18. Better than the real thing
If you want the depth of mixing control offered by a live drum recording session when working with acoustic drum samples, try selecting a Producer Kit. You can choose these from the Instrument Library in Drum Kit > Producer Kit. With these, a close mic channel is created for every drum, along with overhead, room and leakage channels.
19. Pitch perfect
Alongside its time-correcting Flex Modes, Logic Pro X also offers Flex Pitch, its very own Melodyne-style pitch correction system. It’s worth familiarising yourself with the ‘hot spots’ around the edges of detected notes, as these control various parameters. Fine Tune, Pitch Drift, Vibrato amount and even per note Volume can all be adjusted here, depending on which corner of the note you drag.
20. Percussion discussion
Drummer, MIDI and audio regions all have a part to play in making great drum parts - here’s how…
Step 1: Here, we're using Drummer’s Modern House kit. We don’t have much control over the details of the drum pattern beyond the broad changes we can make in the editor.

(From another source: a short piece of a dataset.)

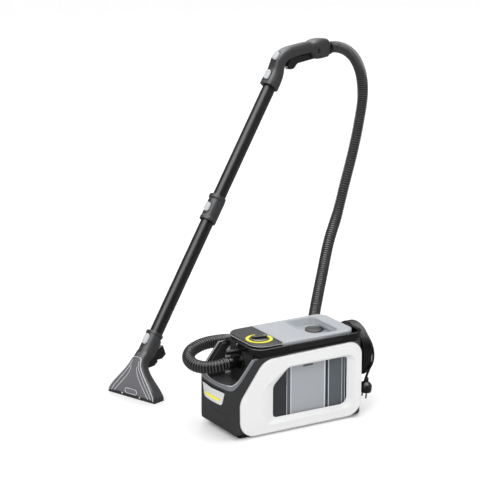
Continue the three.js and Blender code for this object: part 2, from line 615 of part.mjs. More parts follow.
const stickPoint = (along) => [
  STICK_FOOT[0] + along * Math.sin(STICK_TILT), STICK_FOOT[1] + along * Math.cos(STICK_TILT),
];
function handleShell() {
  const start = stickPoint(HANDLE_START);
  const shell = loft([
    ringAt(start, STICK_TILT, 27, 25, 18),
    ringAt(stickPoint(HANDLE_START + 14), STICK_TILT, 27, 25, 18),
    ringAt(stickPoint(HANDLE_START + 50), STICK_TILT, 25, 22, 16),
    ringAt([662, 893], 0.95, 23, 20, 15),
    ringAt([692, 907], 1.35, 20, 18, 14),
    ringAt([740, 911.5], QUARTER, 18.5, 17.5, 14),
    ringAt([790, 913], QUARTER, 18.5, 17.5, 14),
    ringAt([816, 908], QUARTER, 25, 20, 14),
    ringAt([850, 903], QUARTER + 0.1, 31, 24, 14),
    ringAt([884, 900], QUARTER, 29, 24, 16),
  ]);
  const tubeBore = rod(TUBE_R + GAP, HANDLE_START - 5, HANDLE_START + 41, 28);
  const ductBore = rod(DUCT_R + GAP, HANDLE_START - 5, HANDLE_START + 13, 16).translate(DUCT_X, 0, 0);
  const place = (geometry) => geometry.rotateY(STICK_TILT).translate(STICK_FOOT[0], 0, STICK_FOOT[1]);
  const channel = along(new THREE.CatmullRomCurve3([
    stickPoint(HANDLE_START + 30), stickPoint(HANDLE_START + 56), [668, 895], [700, 908], [745, 913],
    [800, 912], [850, 904], [890, 899],
  ].map(([x, z]) => new THREE.Vector3(x, 0, z))), 12.5, 20, 14);
  const lowerPocket = place(buttonPocket(847.6, 878.4));
  const upperPocket = slider(GAP + 0.2, 30);
  const triggerSlot = slabY([[692, 845], [849, 845], [849, 889], [790, 892.5], [692, 891.5]], -7, 7);
  const pinBore = acrossAt(2.6, 40, TRIGGER_PIVOT);
  return cut(
    shell, place(tubeBore), place(ductBore), channel, lowerPocket, upperPocket, triggerSlot, pinBore);
}
/** The ribbed thumb button on the outside of the bend, and the pocket that it sinks into. */
function slider(slack = 0, above = 0) {
  const under = slack > 0 ? 3 : 0;
  const slab = box(-13 - slack, 13 + slack, -8 - slack, 8 + slack, 19.5 - slack - under, 27.5 + above);
  return slab.rotateY(0.78).translate(652, 0, 889);
}
piece("handle_shell", handleShell(), ANTHRACITE, wand);
piece("handle_button", releaseButton(848, 878).translate(-4.5, 0, 0), BUTTON, stick);
piece("spray_lock_button", slider(), BUTTON, wand);

const trigger = slabY([
  [698, 866, 2], [716, 857, 8], [760, 869, 40], [840, 866, 8], [846, 880, 5], [836, 887, 5], [790, 881, 30],
  [724, 881, 6], [700, 877, 3],
], -6.5, 6.5);
/** A round bar across the wand's plane. */
function acrossAt(radius, half, [x, z]) {
  return rod(radius, -half, half, 14).rotateX(QUARTER).translate(x, 0, z);
}
piece("spray_trigger", cut(trigger, acrossAt(2.6, 20, TRIGGER_PIVOT)), BLACK, wand);
piece("trigger_pin", acrossAt(2.3, 18, TRIGGER_PIVOT), METAL, wand);
piece("hose_collar", turned([
  [12.8, 0], [24, 0], [24, 5], [21, 8], [21, 23], [12.8, 23], [12.8, 0],
]).rotateY(COLLAR.tilt).translate(COLLAR.x, 0, COLLAR.z), GLOSS, wand);

// ---- suction hose: one flexible run from the port, round to the floor and up to the handle ----

const toMachine = ([x, z]) => [
  WAND_AT[0] + x * Math.cos(WAND_TURN), WAND_AT[1] + x * Math.sin(WAND_TURN), z,
];
const hoseRoute = [
  [CUFF_END - 2 * GAP, 0, PORT_Z], [-191, 0, PORT_Z], [-203, 1.5, 192], [-218, 8, 189],
  [-238, 26, 185], [-254, 58, 185], [-252, 96, 192], [-228, 126, 202], [-184, 141, 210],
  [-136, 144, 211], [-90, 147, 205], [-38, 151, 182], [12, 156, 143], [58, 164, 96], [104, 182, 50],
  [150, 214, 23], [200, 262, 18.5], [250, 314, 18.5], [298, 364, 24], [348, 418, 42],
  [399, 480, 71], [452, 545, 109], [523, 620, 187], [583, 675, 274],
  ...[[966, 352], [1003, 442], [1044, 540], [1074, 630], [1092, 718], [1080, 790], [1046, 842], [1002, 874],
    [956, 891], [927, 895.4], [908.9, 895.4]].map(toMachine),
].map((p) => new THREE.Vector3(...p));
piece("suction_hose", along(new THREE.CatmullRomCurve3(hoseRoute), HOSE_R, 66, 8), BLACK);

part.updateMatrixWorld(true);
export default part;
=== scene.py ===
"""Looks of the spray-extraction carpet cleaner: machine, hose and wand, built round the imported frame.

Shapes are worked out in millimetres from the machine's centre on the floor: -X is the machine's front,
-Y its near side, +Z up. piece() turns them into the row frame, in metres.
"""

import math

import bmesh
import bpy
import numpy as np
from mathutils import Matrix, Vector


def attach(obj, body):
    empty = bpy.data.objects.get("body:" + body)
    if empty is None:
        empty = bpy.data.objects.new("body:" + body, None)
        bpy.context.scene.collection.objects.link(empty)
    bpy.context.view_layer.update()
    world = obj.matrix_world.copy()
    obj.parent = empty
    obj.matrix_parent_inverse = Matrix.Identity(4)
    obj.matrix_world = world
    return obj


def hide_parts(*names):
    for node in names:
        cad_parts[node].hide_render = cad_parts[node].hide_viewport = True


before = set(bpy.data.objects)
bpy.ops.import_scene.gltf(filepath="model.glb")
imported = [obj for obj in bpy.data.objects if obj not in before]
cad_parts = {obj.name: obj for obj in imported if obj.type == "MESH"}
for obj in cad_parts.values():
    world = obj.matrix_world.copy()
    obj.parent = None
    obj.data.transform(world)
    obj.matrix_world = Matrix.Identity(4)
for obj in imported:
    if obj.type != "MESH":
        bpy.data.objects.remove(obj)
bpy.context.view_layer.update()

# ---- sizes, in millimetres ----

MACHINE_AT = (-133.98, -303.93)
GAP = 0.3
HALF_WIDTH, PANEL_IN, CORE, SKIN = 101.5, 86.0, 85.7, 97.0
FLOOR = 8.0
FRONT, REAR = -233.0, 212.0
HEAD_FRONT, HEAD_BACK, BAY_BACK = -141.0, -41.0, 160.0
DECK, DECK_TOP, TOP, LID_UNDER = 228.0, 234.5, 259.0, 247.0
PANEL_BACK, RIM_HALF, LID_BACK = -57.0, 87.5, 183.0
SCOOP_FLOOR, SCOOP_RIM, TRIM_THICK, TRIM_SKIN, RIM_SKIN = 132.0, 151.0, 3.0, 4.0, 5.5
PORT_Z, SPRAY_Z, CUFF_END, HOSE_R = 194.0, 226.0, -182.0, 18.0
BAIL_Z, BAIL_NEAR, BAIL_FAR, BAIL_LOW, BAIL_HIGH = 243.8, 92.0, 99.5, 235.2, 252.4
BAIL_FRONT, BAIL_REAR, GRIP = -153.0, 200.0, (-44.0, 129.0)
KNOB_AT, KNOB_RING = (-96.0, -26.0), (29.0, 38.0)
COIL_Y, COIL_Z, COIL_X0, COIL_X1, COIL_IN, COIL_OUT = -2.0, 173.0, 214.0, 250.0, 52.0, 79.0
CABLE_R = 3.5
WAND_AT, WAND_TURN = (-271.0, 379.0), math.radians(20)
STICK_TILT, STICK_FOOT = math.radians(39.05), (86.1, 169.0)
TUBE_R, DUCT_R, DUCT_X = 17.5, 6.0, 25.2
COUPLING, HANDLE_START = (374.0, 456.0), 836.0
TANK_HALF = CORE - 5
TANK_FOOT, TANK_RIM, TANK_SKIN = 32, 232, 2.5
RIB_DEPTH, RIB_PITCH, RIB_CUTS = 3.2, 7.6, 8
TUBE_BORE, TUBE_JOIN, DUCT_JOIN, NOZZLE_SKIN = 15.5, 412, 414, 4
KNOB_TURN = math.radians(-12)
HIGH = 300  # above everything on the machine, for what is cut right through
CAMERA_AT, CAMERA_DOWN, CAMERA_ASIDE, LENS = (-3.21288, -5.29323, 2.1633), 15.63, 30.48, 165
QUARTER = math.pi / 2


# ---- camera, floor and light ----


def set_camera():
    camera = bpy.data.objects.new("camera", bpy.data.cameras.new("camera"))
    bpy.context.scene.collection.objects.link(camera)
    camera.data.lens = LENS
    camera.data.sensor_width = 36
    camera.data.clip_end = 60
    camera.location = CAMERA_AT
    camera.rotation_euler = (math.radians(90 - CAMERA_DOWN), 0, math.radians(-CAMERA_ASIDE))
    bpy.context.scene.camera = camera


set_camera()

# ---- outlines, rings and routes ----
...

Step 2: To get more control, we right-click the Drummer part and select Convert To MIDI Region. This turns the part into a regular sequence, with individual hits now represented as MIDI notes. We can now easily edit the drum pattern.
Step 3: We convert the MIDI region to audio using Bounce In Place, then select the last two hits, muting the rest, before adding a slow-down effect at the end. We mute the corresponding section of the MIDI. We also create a reversed audio file in the last beat of bar 4.